- WHAT TO WORK ON -
Return each line holding the string "bodies".
-------- DATA --------
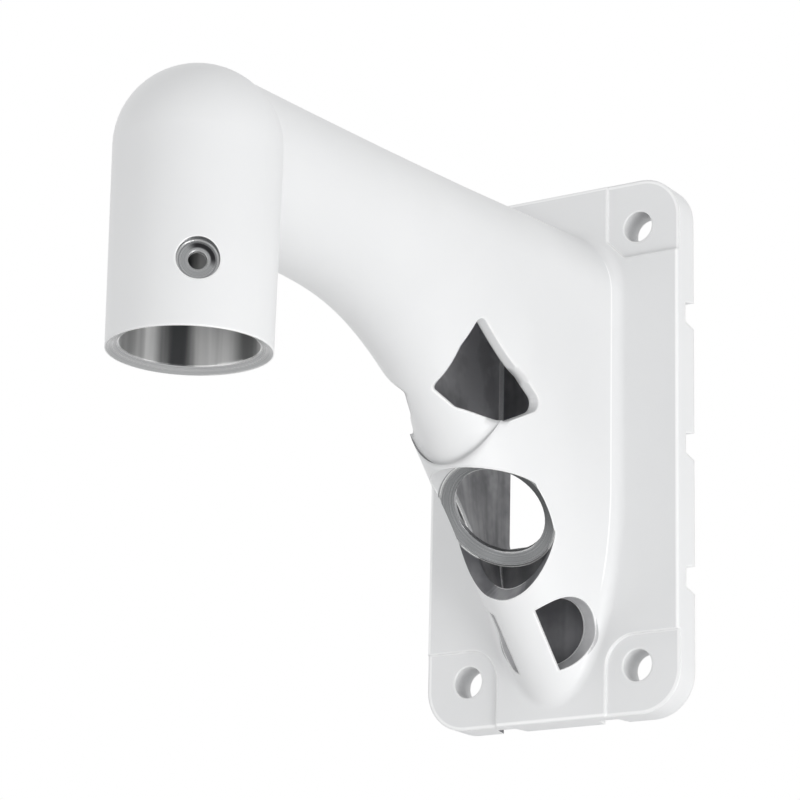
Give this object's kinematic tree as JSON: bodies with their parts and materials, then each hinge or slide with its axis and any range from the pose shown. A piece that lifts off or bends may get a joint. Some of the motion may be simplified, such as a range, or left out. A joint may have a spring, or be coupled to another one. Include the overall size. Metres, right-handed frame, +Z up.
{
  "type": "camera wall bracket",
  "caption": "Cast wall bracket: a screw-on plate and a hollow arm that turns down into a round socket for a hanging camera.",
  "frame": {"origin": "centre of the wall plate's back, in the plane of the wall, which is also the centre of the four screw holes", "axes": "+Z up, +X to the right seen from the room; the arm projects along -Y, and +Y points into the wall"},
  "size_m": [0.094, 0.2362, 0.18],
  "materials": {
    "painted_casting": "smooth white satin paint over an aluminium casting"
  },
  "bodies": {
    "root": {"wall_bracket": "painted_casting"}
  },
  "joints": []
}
--------
- REPLY -
Give this object's kinematic tree as JSON: bodies with their parts and materials, then each hinge or slide with its axis and any range from the pose shown. A piece that lifts off or bends may get a joint. Some of the motion may be simplified, such as a range, or left out. A joint may have a spring, or be coupled to another one. Include the overall size. Metres, right-handed frame, +Z up.
  "bodies": {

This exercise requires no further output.